Most $50 million companies are built on debt, outside capital, or aggressive acquisitions.
Thomas Mechanical was built on none of them.
Martin Lowry spent the last 22 years bootstrapping his commercial HVAC business from zero to $40–$50 million in annual revenue entirely organically. He avoided the "growth at all costs" trap and instead built a company designed to last.
I recently sat down with Martin at Clemson University (my alma mater) to deconstruct exactly how he did it. Here’s the blueprint for building a $50M business the hard way (which, as it turns out, is usually the best way).
Watch the interview on YouTube below:
The Path to Scale
Martin is an engineer by trade. He’s analytical, risk-averse, and methodical. He started Thomas Mechanical without a massive war chest, bootstrapping every dollar in the early days.
However, sheer hustle has a limit. When the business eventually plateaued, Martin realized that what got him to $5 million wouldn't get him to $50 million. He couldn't just run a bigger version of a small company, he had to fundamentally re-engineer the business from the ground up.
Here are the three specific shifts he made to break that ceiling:
He upgraded the optics: "We're not a retail business, but visualization of a business is important," he told me. Martin moved the company out of a cramped shop and built a facility on the Interstate. It signaled to enterprise clients (like BMW and Lockheed Martin) that Thomas Mechanical was a serious player.

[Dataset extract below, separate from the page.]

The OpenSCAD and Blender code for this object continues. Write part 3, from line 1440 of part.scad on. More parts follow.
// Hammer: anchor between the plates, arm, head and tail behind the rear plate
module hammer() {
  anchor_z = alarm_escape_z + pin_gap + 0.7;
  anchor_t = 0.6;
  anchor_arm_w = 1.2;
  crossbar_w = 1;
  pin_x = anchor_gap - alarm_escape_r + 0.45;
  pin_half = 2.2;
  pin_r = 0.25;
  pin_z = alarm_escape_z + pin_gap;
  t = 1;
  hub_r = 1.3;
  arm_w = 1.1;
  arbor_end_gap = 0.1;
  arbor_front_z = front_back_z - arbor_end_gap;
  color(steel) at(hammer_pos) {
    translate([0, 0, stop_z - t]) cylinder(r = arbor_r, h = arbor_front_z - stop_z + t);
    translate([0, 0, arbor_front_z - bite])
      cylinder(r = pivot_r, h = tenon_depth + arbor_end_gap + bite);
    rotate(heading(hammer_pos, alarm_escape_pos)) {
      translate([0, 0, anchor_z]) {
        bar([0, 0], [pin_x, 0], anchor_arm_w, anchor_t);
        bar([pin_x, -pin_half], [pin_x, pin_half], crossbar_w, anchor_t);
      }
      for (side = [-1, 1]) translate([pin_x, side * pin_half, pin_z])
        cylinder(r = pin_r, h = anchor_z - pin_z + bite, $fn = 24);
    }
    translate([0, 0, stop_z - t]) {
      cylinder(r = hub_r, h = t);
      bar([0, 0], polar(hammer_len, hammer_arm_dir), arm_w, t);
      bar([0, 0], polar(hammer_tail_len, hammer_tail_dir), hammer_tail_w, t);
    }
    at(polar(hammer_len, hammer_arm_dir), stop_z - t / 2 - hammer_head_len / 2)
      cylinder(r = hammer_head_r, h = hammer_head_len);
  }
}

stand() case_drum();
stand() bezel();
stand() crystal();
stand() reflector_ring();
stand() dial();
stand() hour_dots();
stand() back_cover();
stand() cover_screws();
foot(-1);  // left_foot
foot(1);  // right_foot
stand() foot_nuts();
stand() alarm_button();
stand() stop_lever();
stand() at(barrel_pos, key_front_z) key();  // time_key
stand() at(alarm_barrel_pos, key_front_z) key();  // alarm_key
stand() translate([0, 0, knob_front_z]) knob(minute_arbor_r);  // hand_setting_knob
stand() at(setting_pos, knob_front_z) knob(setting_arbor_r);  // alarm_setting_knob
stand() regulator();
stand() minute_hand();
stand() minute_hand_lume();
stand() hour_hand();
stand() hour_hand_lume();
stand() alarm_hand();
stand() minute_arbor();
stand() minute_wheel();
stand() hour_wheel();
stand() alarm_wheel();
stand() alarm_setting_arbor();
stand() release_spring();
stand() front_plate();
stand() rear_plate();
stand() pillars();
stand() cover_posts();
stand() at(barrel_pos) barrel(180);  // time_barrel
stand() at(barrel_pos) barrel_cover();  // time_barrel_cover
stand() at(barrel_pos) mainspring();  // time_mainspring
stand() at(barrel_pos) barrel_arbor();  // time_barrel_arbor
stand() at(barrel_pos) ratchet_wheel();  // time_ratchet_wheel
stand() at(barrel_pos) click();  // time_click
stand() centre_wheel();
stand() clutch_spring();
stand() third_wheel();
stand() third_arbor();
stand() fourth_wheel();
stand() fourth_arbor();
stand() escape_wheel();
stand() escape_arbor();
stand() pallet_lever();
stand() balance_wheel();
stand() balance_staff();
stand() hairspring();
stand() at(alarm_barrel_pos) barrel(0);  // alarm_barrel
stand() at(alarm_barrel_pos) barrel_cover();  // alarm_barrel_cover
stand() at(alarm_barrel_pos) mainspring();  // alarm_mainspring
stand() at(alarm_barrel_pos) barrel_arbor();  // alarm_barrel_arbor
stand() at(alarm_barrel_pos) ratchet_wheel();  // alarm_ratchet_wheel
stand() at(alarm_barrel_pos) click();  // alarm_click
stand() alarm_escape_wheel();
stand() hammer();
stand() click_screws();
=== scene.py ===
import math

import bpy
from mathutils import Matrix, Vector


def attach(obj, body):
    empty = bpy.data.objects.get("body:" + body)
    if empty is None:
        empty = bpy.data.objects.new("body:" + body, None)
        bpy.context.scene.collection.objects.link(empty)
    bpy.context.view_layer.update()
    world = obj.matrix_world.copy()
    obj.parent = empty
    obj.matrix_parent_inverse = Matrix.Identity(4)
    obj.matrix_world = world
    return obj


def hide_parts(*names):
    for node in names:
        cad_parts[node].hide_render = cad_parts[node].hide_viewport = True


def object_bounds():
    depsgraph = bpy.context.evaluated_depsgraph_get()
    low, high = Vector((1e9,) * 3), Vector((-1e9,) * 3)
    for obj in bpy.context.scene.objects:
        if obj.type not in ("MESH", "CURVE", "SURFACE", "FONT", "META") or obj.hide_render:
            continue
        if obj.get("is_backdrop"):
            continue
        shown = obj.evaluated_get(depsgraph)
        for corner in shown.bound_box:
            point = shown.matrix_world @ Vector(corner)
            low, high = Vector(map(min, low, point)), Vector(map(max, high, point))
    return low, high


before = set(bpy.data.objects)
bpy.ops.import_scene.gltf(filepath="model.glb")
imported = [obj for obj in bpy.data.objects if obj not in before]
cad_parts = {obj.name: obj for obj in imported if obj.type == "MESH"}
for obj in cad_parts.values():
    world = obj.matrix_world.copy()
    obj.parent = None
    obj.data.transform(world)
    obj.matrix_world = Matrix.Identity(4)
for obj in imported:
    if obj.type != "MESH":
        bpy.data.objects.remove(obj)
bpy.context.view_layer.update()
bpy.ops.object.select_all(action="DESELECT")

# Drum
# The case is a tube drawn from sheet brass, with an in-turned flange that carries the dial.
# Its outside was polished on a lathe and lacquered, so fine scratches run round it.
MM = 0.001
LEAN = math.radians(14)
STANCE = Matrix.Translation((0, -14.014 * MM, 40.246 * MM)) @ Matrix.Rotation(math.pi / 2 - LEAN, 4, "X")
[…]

He hired ahead of the curve: He brought on high-level HR and operational talent before the revenue fully justified it.
He obsessed over process: He moved from "getting the job done" to "building the system that gets the job done."
The Lesson: You can hustle your way to $5M. You have to engineer your way to $50M.
Recruiting is Sales (So Stop Waiting for Resumes)
Most business owners treat recruiting technicians as an administrative task: post a job, wait for resumes, hope someone shows up.
Martin treats recruiting like business development. He doesn’t wait for people to come to him, he picks up the phone, takes potential candidates out to lunch, and pitches them on the vision of the company just like he’d pitch a client on a $1M contract.
He also looks outside his industry for the best talent. He once hired a project manager from the fire sprinkler world who admitted, "I don't know anything about mechanical."
Martin didn't blink. "I don't care. I'll teach you that... you know how to be a project manager."
That bet paid off. That specific hire eventually identified a massive new revenue stream, leading Thomas Mechanical to open a fire protection division that is now a significant chunk of their business.
The takeaway: Hire for work ethic, drive and cultural fit, train for the technicals. And never wait for talent to come to you.
Incentivizing Teamwork
The biggest bottleneck in scaling a trade business isn't leads, it's labor.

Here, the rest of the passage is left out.